Output each line of the material exactly as it stands.

........

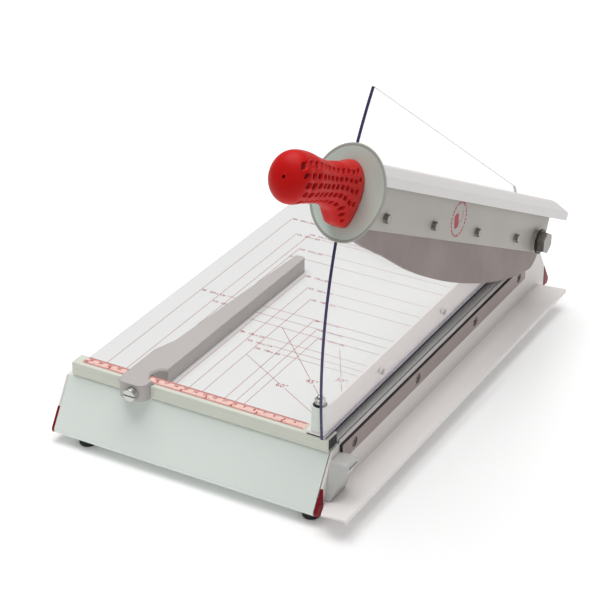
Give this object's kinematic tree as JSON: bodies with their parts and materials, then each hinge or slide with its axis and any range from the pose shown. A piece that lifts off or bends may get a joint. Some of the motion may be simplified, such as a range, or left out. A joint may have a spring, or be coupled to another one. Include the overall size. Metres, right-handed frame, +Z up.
{
  "type": "guillotine paper cutter",
  "caption": "Bench guillotine for sheets up to 360 mm: hinged knife arm with hand guard, clamp bar with clear guard, sliding back gauge on a ruler bar.",
  "frame": {"origin": "bottom centre of the machine's box, on the surface it stands on", "axes": "+Z up, +Y from the handle end to the pivot end, +X to the off-cut side"},
  "size_m": [0.317, 0.5611, 0.3708],
  "materials": {
    "table_paint": "semi-matt white enamel with fine red and grey size lines",
    "cover_paint": "fine satin powder coat, light grey",
    "side_paint": "fine satin powder coat, light grey",
    "wing_paint": "fine satin powder coat, light grey",
    "deck_steel": "plain primed sheet steel",
    "insert_plastic": "dark red moulded plastic",
    "ruler_metal": "satin anodised bar",
    "scale_print": "pale pink strip with fine red marks",
    "gauge_casting": "satin grey casting",
    "clamp_metal": "satin anodised",
    "blade_steel": "ground knife steel",
    "fastener_steel": "bright zinc plate",
    "black_steel": "black oxide",
    "holder_paint": "satin light grey",
    "cap_plastic": "light grey moulded cover",
    "disc_paint": "satin grey-green",
    "grip_plastic": "soft-touch red with sunk dimples",
    "guard_clear": "clear acrylic with dark edges",
    "foot_rubber": "black rubber",
    "rest_plastic": "grey moulded plastic",
    "pad_rubber": "dark grey rubber",
    "bush_bronze": "sintered bronze",
    "spring_steel": "spring wire"
  },
  "bodies": {
    "root": {"table_plate": "table_paint", "front_cover": "cover_paint", "rear_cover": "cover_paint", "side_panel_right": "side_paint", "side_panel_left": "side_paint", "corner_insert_front_right": "insert_plastic", "corner_insert_rear_right": "insert_plastic", "corner_insert_front_left": "insert_plastic", "corner_insert_rear_left": "insert_plastic", "deck_frame": "deck_steel", "cross_braces": "deck_steel", "blade_rail": "deck_steel", "side_wing": "wing_paint", "wing_screws": "fastener_steel", "lower_blade": "blade_steel", "lower_blade_screws": "blade_steel", "arm_rest_block": "rest_plastic", "rest_block_screws": "fastener_steel", "rubber_feet": "foot_rubber", "foot_screws": "fastener_steel", "foot_nuts": "fastener_steel", "ruler_bar": "ruler_metal", "ruler_scale_strip": "scale_print", "ruler_screws": "fastener_steel", "rear_guide_block": "clamp_metal", "clamp_guide_rods": "fastener_steel", "clamp_guide_nuts": "fastener_steel", "clamp_springs": "spring_steel", "pivot_bush": "bush_bronze"},
    "arm": {"friction_washer": "spring_steel", "pivot_bolt": "fastener_steel", "pivot_washer": "black_steel", "pivot_nut": "fastener_steel", "clamp_cam": "deck_steel", "upper_blade": "blade_steel", "blade_holder": "holder_paint", "blade_bolts": "fastener_steel", "arm_cap": "cap_plastic", "cap_screws": "fastener_steel", "arm_end_plate": "holder_paint", "handle_bar": "fastener_steel", "hand_guard_disc": "disc_paint", "handle_grip": "grip_plastic", "grip_end_screw": "black_steel"},
    "clamp": {"clamp_bar": "clamp_metal", "clamp_pad": "pad_rubber", "guard_sheet": "guard_clear", "guard_screws": "fastener_steel"},
    "gauge": {"back_gauge": "gauge_casting"},
    "lock_screw": {"gauge_lock_screw": "fastener_steel"}
  },
  "joints": [
    {"name": "arm_swing", "type": "hinge", "parent": "root", "child": "arm", "pos_m": [0.1249, 0.21452, 0.0875], "axis": [1, 0, 0], "range_deg": [-25, 27.9]},
    {"name": "clamp_lift", "type": "slide", "parent": "root", "child": "clamp", "axis": [0, 0, 1], "range_m": [-0.0019, 0.0017], "deforming": ["clamp_springs"]},
    {"name": "gauge_slide", "type": "slide", "parent": "root", "child": "gauge", "axis": [1, 0, 0], "range_m": [-0.05, 0.15]},
    {"name": "lock_screw_turn", "type": "hinge", "parent": "gauge", "child": "lock_screw", "pos_m": [-0.0786, -0.19548, 0.0663], "axis": [0, 1, 0], "range_deg": [0, 360]}
  ],
  "couplings": [
    {"joint": "clamp_lift", "follows": "arm_swing", "m_per_rad": -0.0036965}
  ]
}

........

--- Response to this exercise ---
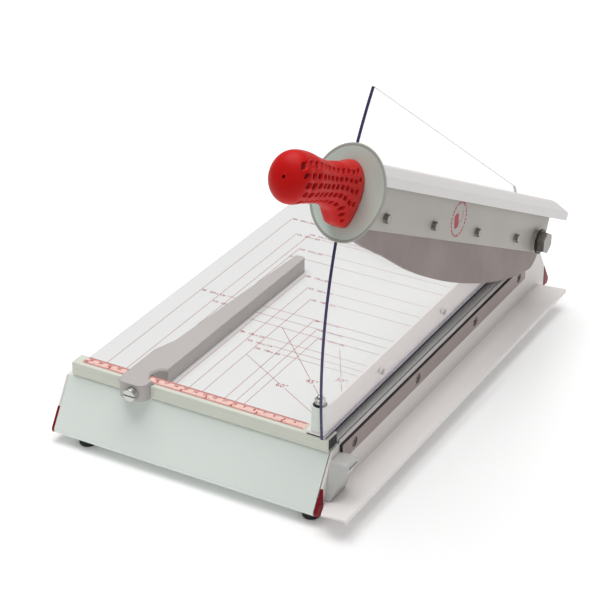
Give this object's kinematic tree as JSON: bodies with their parts and materials, then each hinge or slide with its axis and any range from the pose shown. A piece that lifts off or bends may get a joint. Some of the motion may be simplified, such as a range, or left out. A joint may have a spring, or be coupled to another one. Include the overall size. Metres, right-handed frame, +Z up.
{
  "type": "guillotine paper cutter",
  "caption": "Bench guillotine for sheets up to 360 mm: hinged knife arm with hand guard, clamp bar with clear guard, sliding back gauge on a ruler bar.",
  "frame": {"origin": "bottom centre of the machine's box, on the surface it stands on", "axes": "+Z up, +Y from the handle end to the pivot end, +X to the off-cut side"},
  "size_m": [0.317, 0.5611, 0.3708],
  "materials": {
    "table_paint": "semi-matt white enamel with fine red and grey size lines",
    "cover_paint": "fine satin powder coat, light grey",
    "side_paint": "fine satin powder coat, light grey",
    "wing_paint": "fine satin powder coat, light grey",
    "deck_steel": "plain primed sheet steel",
    "insert_plastic": "dark red moulded plastic",
    "ruler_metal": "satin anodised bar",
    "scale_print": "pale pink strip with fine red marks",
    "gauge_casting": "satin grey casting",
    "clamp_metal": "satin anodised",
    "blade_steel": "ground knife steel",
    "fastener_steel": "bright zinc plate",
    "black_steel": "black oxide",
    "holder_paint": "satin light grey",
    "cap_plastic": "light grey moulded cover",
    "disc_paint": "satin grey-green",
    "grip_plastic": "soft-touch red with sunk dimples",
    "guard_clear": "clear acrylic with dark edges",
    "foot_rubber": "black rubber",
    "rest_plastic": "grey moulded plastic",
    "pad_rubber": "dark grey rubber",
    "bush_bronze": "sintered bronze",
    "spring_steel": "spring wire"
  },
  "bodies": {
    "root": {"table_plate": "table_paint", "front_cover": "cover_paint", "rear_cover": "cover_paint", "side_panel_right": "side_paint", "side_panel_left": "side_paint", "corner_insert_front_right": "insert_plastic", "corner_insert_rear_right": "insert_plastic", "corner_insert_front_left": "insert_plastic", "corner_insert_rear_left": "insert_plastic", "deck_frame": "deck_steel", "cross_braces": "deck_steel", "blade_rail": "deck_steel", "side_wing": "wing_paint", "wing_screws": "fastener_steel", "lower_blade": "blade_steel", "lower_blade_screws": "blade_steel", "arm_rest_block": "rest_plastic", "rest_block_screws": "fastener_steel", "rubber_feet": "foot_rubber", "foot_screws": "fastener_steel", "foot_nuts": "fastener_steel", "ruler_bar": "ruler_metal", "ruler_scale_strip": "scale_print", "ruler_screws": "fastener_steel", "rear_guide_block": "clamp_metal", "clamp_guide_rods": "fastener_steel", "clamp_guide_nuts": "fastener_steel", "clamp_springs": "spring_steel", "pivot_bush": "bush_bronze"},
    "arm": {"friction_washer": "spring_steel", "pivot_bolt": "fastener_steel", "pivot_washer": "black_steel", "pivot_nut": "fastener_steel", "clamp_cam": "deck_steel", "upper_blade": "blade_steel", "blade_holder": "holder_paint", "blade_bolts": "fastener_steel", "arm_cap": "cap_plastic", "cap_screws": "fastener_steel", "arm_end_plate": "holder_paint", "handle_bar": "fastener_steel", "hand_guard_disc": "disc_paint", "handle_grip": "grip_plastic", "grip_end_screw": "black_steel"},
    "clamp": {"clamp_bar": "clamp_metal", "clamp_pad": "pad_rubber", "guard_sheet": "guard_clear", "guard_screws": "fastener_steel"},
    "gauge": {"back_gauge": "gauge_casting"},
    "lock_screw": {"gauge_lock_screw": "fastener_steel"}
  },
  "joints": [
    {"name": "arm_swing", "type": "hinge", "parent": "root", "child": "arm", "pos_m": [0.1249, 0.21452, 0.0875], "axis": [1, 0, 0], "range_deg": [-25, 27.9]},
    {"name": "clamp_lift", "type": "slide", "parent": "root", "child": "clamp", "axis": [0, 0, 1], "range_m": [-0.0019, 0.0017], "deforming": ["clamp_springs"]},
    {"name": "gauge_slide", "type": "slide", "parent": "root", "child": "gauge", "axis": [1, 0, 0], "range_m": [-0.05, 0.15]},
    {"name": "lock_screw_turn", "type": "hinge", "parent": "gauge", "child": "lock_screw", "pos_m": [-0.0786, -0.19548, 0.0663], "axis": [0, 1, 0], "range_deg": [0, 360]}
  ],
  "couplings": [
    {"joint": "clamp_lift", "follows": "arm_swing", "m_per_rad": -0.0036965}
  ]
}